2.4. Preprocessing for Deep Learning

When exploring deep learning approaches, the large synthetic dataset generated comes in handy. In each data point, the image with the specular reflections can be called the specular input to the network. The diffuse counterpart of it can be called the target diffuse, meaning the ideally perfect output to expect from the network. The network output can be compared with the target diffuse to form an error function to train the network, such that the output can become more and more similar to the target.

It is always better to reduce the glare effects as much as possible from the input using image processing techniques before feeding them to a neural network. The contrast limited adaptive histogram equalization (CLAHE) is an excellent method to bring down high contrast areas of the image (glares) [35]. This algorithm works better in the HSV color space; therefore, both the specular input and diffuse target are converted to it. The CLAHE algorithm can be directly applied to the value channel of the specular input image and clipped using a constant value (set through trial and error). Inpainting is another technique that can be used to further reduce the glares in the image by coloring the glare points based on the neighboring pixels. First, a copy of the image is taken and converted to a gray scale, and a Gaussian blur is applied. Then, it is thresholded with a high value to find the points of the image that contain the specular highlights and they are used as a mask when applying the Telea inpainting algorithm [36]. Figure 9a shows an example input, while Figure 9b and c depict the results of histogram equalization and the inpainting, respectively.

The pixel values of an image are in the range of [0, 255], making it unsuitable for use in a neural network. The neural network needs inputs and targets within a fixed range of data that can be ensured through some activation. All the values in the image are normalized to the range of [−1, 1], so that the output layer of the network can apply a

t a n h

activation to ensure an output in the same value range. During inference, the network output values have to be brought back to the original [0, 255] range to construct a meaningful image.

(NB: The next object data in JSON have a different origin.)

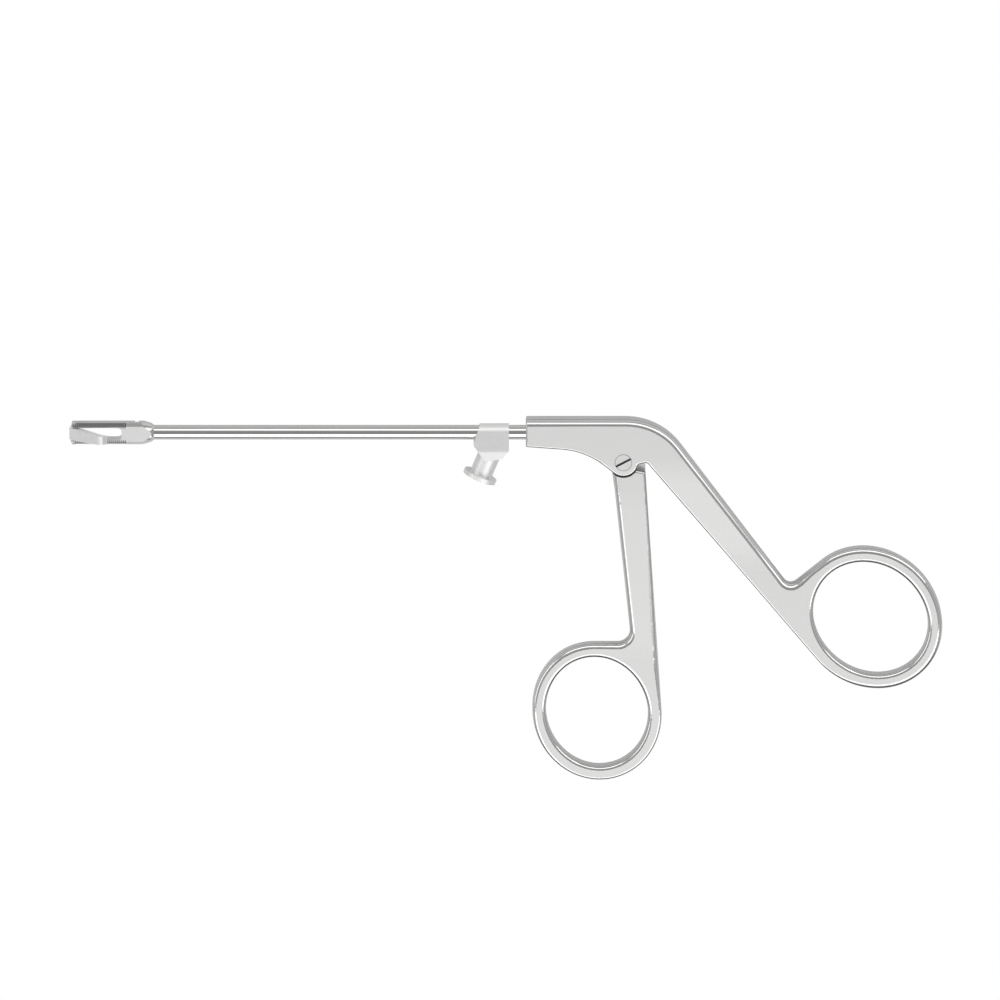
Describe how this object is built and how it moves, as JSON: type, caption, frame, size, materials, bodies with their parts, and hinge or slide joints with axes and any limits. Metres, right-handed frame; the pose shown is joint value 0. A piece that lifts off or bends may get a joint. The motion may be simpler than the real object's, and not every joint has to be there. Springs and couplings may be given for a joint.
{
  "type": "antrum punch",
  "caption": "Ring-handled antrum punch: straight shaft with a backward cutting jaw between toothed rails at its tip, a flushing port near the handle and a finger lever that drives the jaw.",
  "frame": {"origin": "on the lever's pivot axis, in the plane of the side that the instrument lies on", "axes": "+X runs along the shaft from the jaw to the handles, +Y from the finger ring up to the shaft, +Z away from the table, the way the jaw opens"},
  "size_m": [0.2096, 0.0895, 0.0129],
  "materials": {
    "satin_steel": "satin ground, edges polished",
    "tube_steel": "mirror polished",
    "head_steel": "fine satin",
    "jaw_steel": "fine satin",
    "port_steel": "satin",
    "screw_steel": "turned, fine satin",
    "fine_steel": "ground",
    "seal": "smooth black rubber"
  },
  "bodies": {
    "fixed_body": {"fixed_handle": "satin_steel", "pivot_screw": "screw_steel", "outer_tube": "tube_steel", "tube_sleeve": "fine_steel", "rod_bush": "fine_steel", "rod_seal": "seal", "jaw_frame": "head_steel", "jaw_hinge_pin": "fine_steel", "port_collar": "port_steel", "port_tube": "port_steel", "port_mouthpiece": "port_steel"},
    "lever_body": {"finger_lever": "satin_steel", "lever_drive_pin": "fine_steel"},
    "rod_body": {"push_rod": "fine_steel", "rod_clevis": "fine_steel", "clevis_pin": "fine_steel", "jaw_slide": "head_steel", "slide_pin": "fine_steel"},
    "jaw_body": {"cutting_jaw": "jaw_steel", "jaw_drive_pin": "fine_steel"}
  },
  "joints": [
    {"name": "lever_pivot", "type": "hinge", "parent": "fixed_body", "child": "lever_body", "pos_m": [0, 0, 0.00325], "axis": [0, 0, 1], "range_deg": [-7.27, 14.04]},
    {"name": "rod_travel", "type": "slide", "parent": "fixed_body", "child": "rod_body", "axis": [-1, 0, 0], "range_m": [-0.00086, 0.00166]},
    {"name": "jaw_hinge", "type": "hinge", "parent": "fixed_body", "child": "jaw_body", "pos_m": [-0.1316, 0.00675, 0.0044], "axis": [0, 1, 0], "range_deg": [-22.8, 44]}
  ],
  "couplings": [
    {"joint": "rod_travel", "follows": "lever_pivot", "m_per_rad": 0.00675},
    {"joint": "jaw_hinge", "follows": "lever_pivot", "ratio": 3.1315}
  ]
}
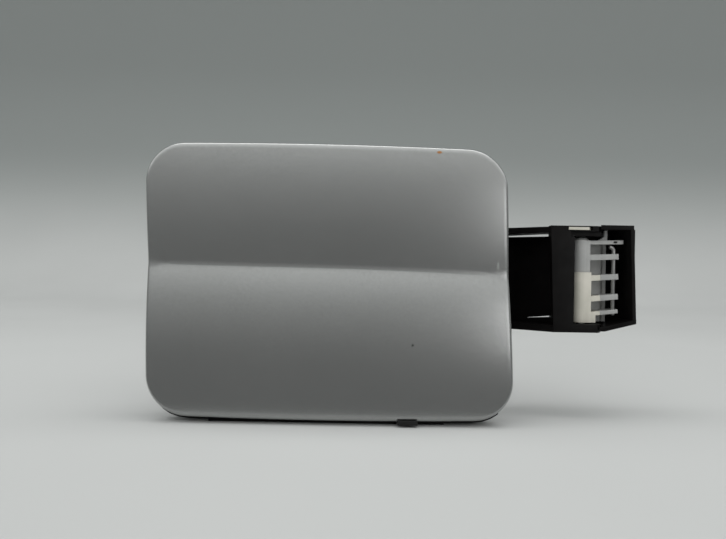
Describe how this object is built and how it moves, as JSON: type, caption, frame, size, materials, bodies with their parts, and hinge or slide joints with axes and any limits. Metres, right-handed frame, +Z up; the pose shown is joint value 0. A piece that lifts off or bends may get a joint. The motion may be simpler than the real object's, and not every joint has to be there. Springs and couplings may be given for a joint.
{
  "type": "car fuel door",
  "caption": "Painted car fuel door with a creased outer skin, a moulded inner carrier, a gooseneck hinge arm and an open-fronted hinge box.",
  "frame": {"origin": "middle of the two mounting holes, on the back face of the hinge box's flange", "axes": "+X from the door to the hinge, +Y into the car, +Z up; the painted face looks to -Y"},
  "size_m": [0.2718, 0.057, 0.1423],
  "materials": {
    "paint": "silver metallic with clear coat",
    "black_plastic": "fine grain",
    "foam": "matt",
    "steel": "zinc plated",
    "rubber": "matt",
    "grey_plastic": "smooth moulded",
    "cream_plastic": "smooth moulded",
    "spring_steel": "drawn wire"
  },
  "bodies": {
    "bracket": {"hinge_box": "black_plastic", "mount_sleeves": "steel", "hinge_comb": "grey_plastic", "comb_screws": "steel", "hinge_knuckle": "cream_plastic", "thrust_washers": "black_plastic", "detent_spring": "spring_steel"},
    "door": {"outer_skin": "paint", "inner_carrier": "black_plastic", "flutter_pads": "foam", "edge_clip": "rubber", "hinge_arm": "black_plastic", "arm_screws": "steel", "arm_washers": "steel", "hinge_pin": "steel", "pin_keeper": "cream_plastic", "latch_striker": "steel", "striker_screws": "steel", "bump_stops": "rubber", "cap_holder": "black_plastic", "holder_rivets": "black_plastic"}
  },
  "joints": [
    {"name": "door_hinge", "type": "hinge", "parent": "bracket", "child": "door", "pos_m": [-0.0335, -0.0237, 0], "axis": [0, 0, 1], "range_deg": [0, 78]}
  ]
}
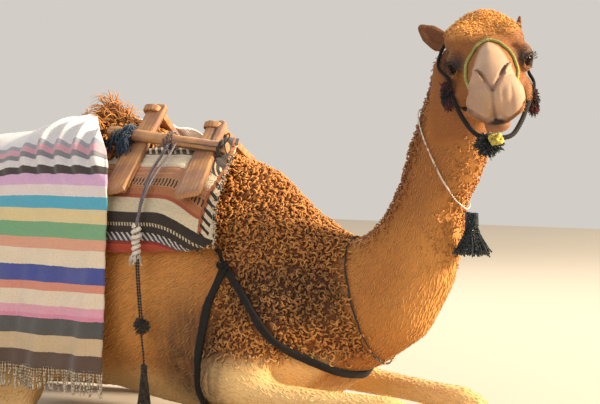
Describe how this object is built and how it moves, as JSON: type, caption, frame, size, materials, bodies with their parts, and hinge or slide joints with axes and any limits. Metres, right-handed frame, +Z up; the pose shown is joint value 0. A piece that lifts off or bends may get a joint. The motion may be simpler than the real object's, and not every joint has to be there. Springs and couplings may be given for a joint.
{
  "type": "dromedary camel",
  "caption": "Dromedary camel couched with its head turned, wearing a wooden riding saddle, striped blanket and halter; a still, life-size model.",
  "frame": {"origin": "middle of the flat under the breast pad, on the floor", "axes": "+X the way the trunk faces, +Y the animal's left, +Z up"},
  "size_m": [2.2315, 0.8831, 1.2889],
  "materials": {
    "coat": "short dense fur",
    "wool": "curly wool",
    "pale_coat": "short pale fur",
    "face": "short fur and bare skin",
    "pad_skin": "horny pad skin",
    "eye": "wet dark eye",
    "black_felt": "braided black wool",
    "white_yarn": "twisted white yarn",
    "dark_yarn": "navy-black yarn",
    "red_yarn": "dark red and black yarn",
    "green_rope": "yellow-green twisted rope",
    "grey_rope": "grey twisted rope",
    "dark_cord": "dark twisted cord",
    "woven_pad": "woven striped wool",
    "striped_blanket": "woven striped cotton with a twisted fringe",
    "wood": "worn rubbed wood"
  },
  "bodies": {
    "root": {"trunk": "coat", "neck": "coat", "ear_right": "coat", "ear_left": "coat", "hindleg_right_thigh": "coat", "hindleg_right_gaskin": "coat", "hindleg_right_cannon": "coat", "hindleg_right_foot": "coat", "hindleg_left_thigh": "coat", "hindleg_left_gaskin": "coat", "hindleg_left_cannon": "coat", "hindleg_left_foot": "coat", "hump": "wool", "tail": "wool", "foreleg_right_forearm": "pale_coat", "foreleg_right_cannon": "pale_coat", "foreleg_right_foot": "pale_coat", "foreleg_left_forearm": "pale_coat", "foreleg_left_cannon": "pale_coat", "foreleg_left_foot": "pale_coat", "head": "face", "breast_pad": "pad_skin", "eye_right": "eye", "eye_left": "eye", "girth": "black_felt", "breast_strap": "black_felt", "neck_cord": "black_felt", "headstall": "black_felt", "jaw_strap": "black_felt", "neck_string": "white_yarn", "rope_knot": "white_yarn", "neck_tassel": "dark_yarn", "chin_wool": "dark_yarn", "string_pom": "dark_yarn", "string_tassel": "dark_yarn", "cheek_pom_right": "red_yarn", "cheek_pom_left": "red_yarn", "noseband": "green_rope", "chin_knot": "green_rope", "hanging_rope": "grey_rope", "hanging_string": "dark_cord", "saddle_pad": "woven_pad", "rear_cushion": "woven_pad", "blanket": "striped_blanket", "saddle_pole_right": "wood", "saddle_pole_left": "wood", "saddle_board_front_right": "wood", "saddle_board_front_left": "wood", "saddle_board_rear_right": "wood", "saddle_board_rear_left": "wood"}
  },
  "joints": []
}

2.5. Initial Neural Network Architectures

A convolutional neural network (CNN)-based approach is the best approach to tackle problems of visual imagery. The network should take an image as an input and provide another image as the output after transforming it. The basic starting point to develop such a network is, to begin with, a simple convolutional auto encoder (CAE) [37]. The CAE contains two main parts, namely, the encoder and the decoder. The encoder would take the image as an input, and through convolutional layers, the spatial dimensions would be reduced, while increasing the number of channels. The final layer is then flattened and further reduced to create a middle layer called the embedded layer. The decoder’s job is to take the embedded layer and increase the dimensions through convolutions to produce an output with the same shape as the input. The network is trained by comparing the mean squared error between the output and target.

Figure 10 depicts the basic architecture of the CAE. It has fewer layers than the actual implementation for simplicity. The output of the target is compared with the target diffuse to train and the results of an example can be seen in Figure 11. It is clear that a simple CAE network is not suitable for images containing complex details. A large amount of details are lost in the output, and there is some unnecessary noise in the output. Hence, the next step is to modify the network to keep some of the features of the input image intact during the transformation process. A flattened embedded layer in the middle can also contribute to this issue, as a significant amount of spatial data can be lost by it; hence, avoiding it altogether is another option. There is also the possibility of a vanishing gradient through the network in the latter stages of training, requiring a small learning rate.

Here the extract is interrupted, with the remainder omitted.